What content does the US History and Government Regents cover?
It follows the Grade 11 United States History and Government course in the New York K-12 Social Studies Framework, running chronologically from colonial foundations and the Constitution, through expansion, reform, the Civil War and Reconstruction, industrialization and the Gilded Age, the Progressive Era, the emergence of the United States as a world power (imperialism and World War I), the 1920s, the Great Depression and New Deal, World War II, the Cold War, the civil rights movement, and the modern era. Constitutional principles and landmark Supreme Court cases run through every era.
What are the Social Studies Practices the exam tests?
The New York Framework defines six Social Studies Practices that the exam measures: gathering, interpreting and using evidence; chronological reasoning and causation; comparison and contextualization; geographic reasoning; economics and economic systems; and civic participation. The whole exam is built to test these practices in context rather than rewarding bare recall, which is why every Part I question carries a stimulus and every essay asks you to use documents as evidence.
How do I study for the US History and Government Regents?

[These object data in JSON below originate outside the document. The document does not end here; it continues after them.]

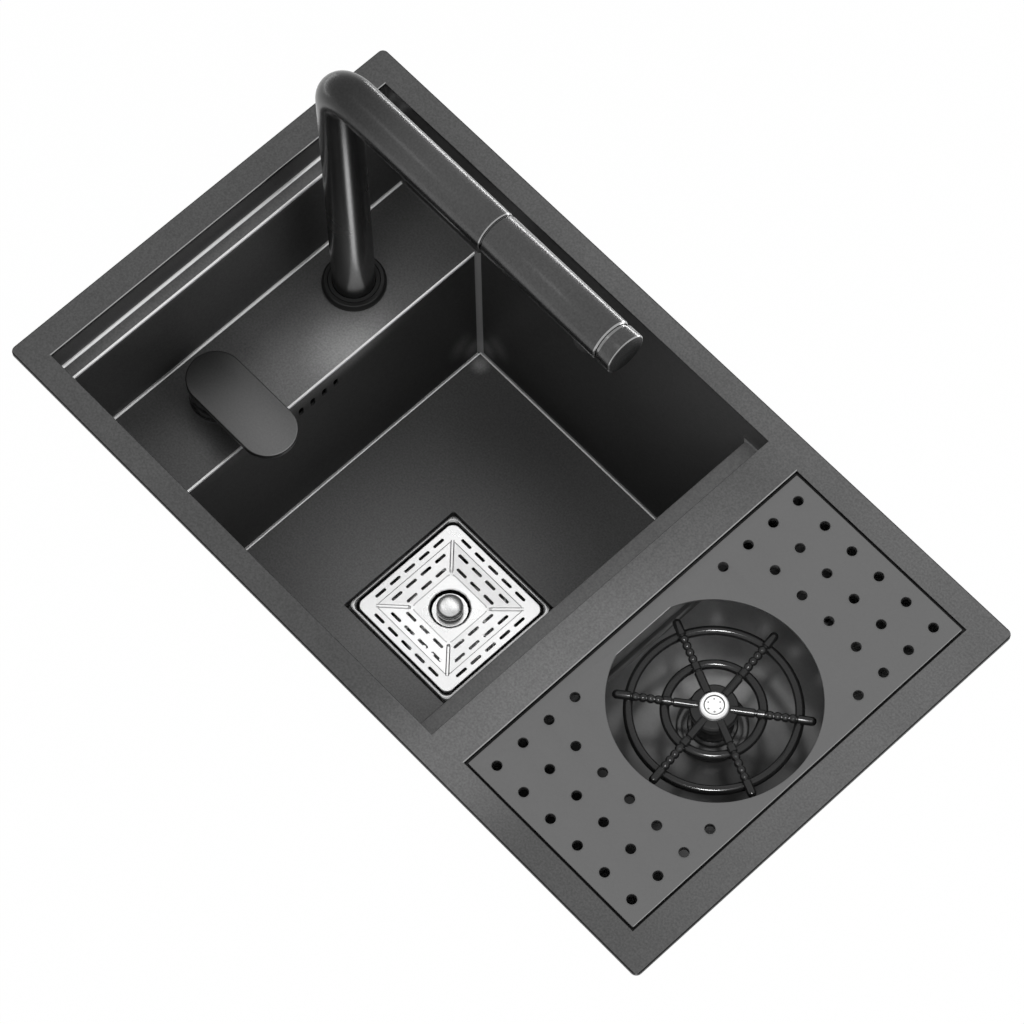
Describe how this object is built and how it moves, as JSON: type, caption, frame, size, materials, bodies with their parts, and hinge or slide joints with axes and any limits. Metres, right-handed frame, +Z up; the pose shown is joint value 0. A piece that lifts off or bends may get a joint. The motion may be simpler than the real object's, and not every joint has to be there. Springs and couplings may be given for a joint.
{
  "type": "kitchen sink with glass rinser",
  "caption": "Compact drop-in sink with a deep stepped bowl, lowering pull-out tap, lever mixer, square drain cover, and a glass rinser under a perforated drip tray.",
  "frame": {"origin": "middle of the rim, on the plane of the worktop that the rim's underside lies on", "axes": "+X from the tap end to the rinser end, +Y from the front to the back, +Z up"},
  "size_m": [0.552, 0.31, 0.4905],
  "materials": {
    "dark_steel": "dark coated steel, satin, fine grain",
    "tap_steel": "dark coated steel, smooth satin",
    "tray_steel": "dark coated steel, satin, fine grain",
    "polished_steel": "polished",
    "brass": "turned",
    "rubber": "matte",
    "dark_plastic": "satin"
  },
  "bodies": {
    "sink": {"rim_plate": "dark_steel", "front_wall": "dark_steel", "back_wall": "dark_steel", "tap_upper_wall": "dark_steel", "tap_ledge": "dark_steel", "tap_lower_wall": "dark_steel", "tap_platform": "dark_steel", "bowl_tap_wall": "dark_steel", "far_upper_wall": "dark_steel", "far_ledge": "dark_steel", "far_lower_wall": "dark_steel", "bowl_floor": "dark_steel", "drain_pan": "dark_steel", "tray_shelf": "dark_steel", "trough_walls": "dark_steel", "trough_floor": "dark_steel", "sound_pads": "rubber", "clip_brackets": "polished_steel", "clip_screws": "polished_steel", "overflow_housing": "dark_plastic", "drain_body": "polished_steel", "drain_base": "polished_steel", "drain_tail": "polished_steel", "drain_gasket": "rubber", "drain_lock_nut": "dark_plastic", "trough_outlet": "tap_steel", "trough_outlet_nut": "dark_plastic", "tap_escutcheon": "tap_steel", "tap_seal": "rubber", "tap_sleeve": "brass", "tap_lock_nut": "brass", "mixer_base": "tap_steel", "mixer_body": "brass", "mixer_lock_nut": "brass", "platform_washers": "rubber", "rinser_body": "tap_steel", "rinser_gasket": "rubber", "rinser_lock_nut": "brass", "rinser_spring": "polished_steel"},
    "lift_carriage": {"lift_collar": "dark_plastic"},
    "spout": {"spout_pipe": "tap_steel", "spray_dock": "dark_plastic"},
    "spray_head": {"spray_shell": "tap_steel", "spray_stem": "dark_plastic", "spray_nozzle": "rubber"},
    "selector": {"spray_selector": "tap_steel"},
    "mixer_core": {"mixer_rotor": "brass"},
    "lever": {"lever_stem": "polished_steel", "lever_hub": "tap_steel", "lever_plate": "tap_steel", "lever_plug": "rubber"},
    "rinser_head": {"rinser_plunger": "polished_steel", "rinser_seal": "rubber", "rinser_arms": "dark_plastic", "rinser_rings": "dark_plastic", "rinser_cap": "polished_steel"},
    "tray": {"drip_tray": "tray_steel"},
    "cover": {"drain_cover": "polished_steel"},
    "strainer": {"drain_knob": "polished_steel", "strainer_basket": "polished_steel"}
  },
  "joints": [
    {"name": "tap_lift", "type": "slide", "parent": "sink", "child": "lift_carriage", "axis": [0, 0, 1], "range_m": [-0.16, 0]},
    {"name": "spout_swivel", "type": "hinge", "parent": "lift_carriage", "child": "spout", "pos_m": [-0.2115, 0.0655, 0], "axis": [0, 0, 1], "range_deg": [0, 270]},
    {"name": "spray_pullout", "type": "slide", "parent": "spout", "child": "spray_head", "axis": [1, 0, 0], "range_m": [0, 0.4]},
    {"name": "spray_selector", "type": "hinge", "parent": "spray_head", "child": "selector", "pos_m": [0.029, 0.0655, 0.145], "axis": [1, 0, 0], "range_deg": [0, 90]},
    {"name": "handle_turn", "type": "hinge", "parent": "sink", "child": "mixer_core", "pos_m": [-0.211, -0.052, -0.1055], "axis": [0, 0, 1], "range_deg": [-45, 45]},
    {"name": "handle_lift", "type": "hinge", "parent": "mixer_core", "child": "lever", "pos_m": [-0.211, -0.052, -0.1055], "axis": [0, -1, 0], "range_deg": [0, 20]},
    {"name": "rinser_press", "type": "slide", "parent": "sink", "child": "rinser_head", "axis": [0, 0, -1], "range_m": [0, 0.008], "stiffness_N_per_m": 1500, "springref_m": -0.005, "deforming": ["rinser_spring"]},
    {"name": "tray_lift", "type": "slide", "parent": "sink", "child": "tray", "axis": [0, 0, 1], "range_m": [0, 0.15]},
    {"name": "cover_lift", "type": "slide", "parent": "sink", "child": "cover", "axis": [0, 0, 1], "range_m": [0, 0.36]},
    {"name": "strainer_pull", "type": "slide", "parent": "cover", "child": "strainer", "axis": [0, 0, 1], "range_m": [0, 0.008]}
  ]
}
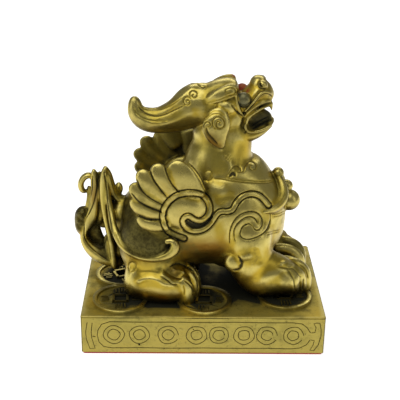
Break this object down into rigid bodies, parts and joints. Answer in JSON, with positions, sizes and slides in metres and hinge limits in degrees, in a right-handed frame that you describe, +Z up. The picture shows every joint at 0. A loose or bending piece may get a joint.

Learn each era as a chronological story anchored to the Framework Key Ideas, then layer in the specific evidence the essays reward: dates, laws, people, and the landmark Supreme Court cases. Practice the three written tasks separately because they are scored differently: the Set 1 short essay (context plus a relationship), the Set 2 short essay (context plus sourcing and reliability), and the Civic Literacy Essay (circumstances, efforts, success or impact). Get fast at reading a stimulus, and tie events to the Enduring Issues so you can group evidence quickly under exam pressure.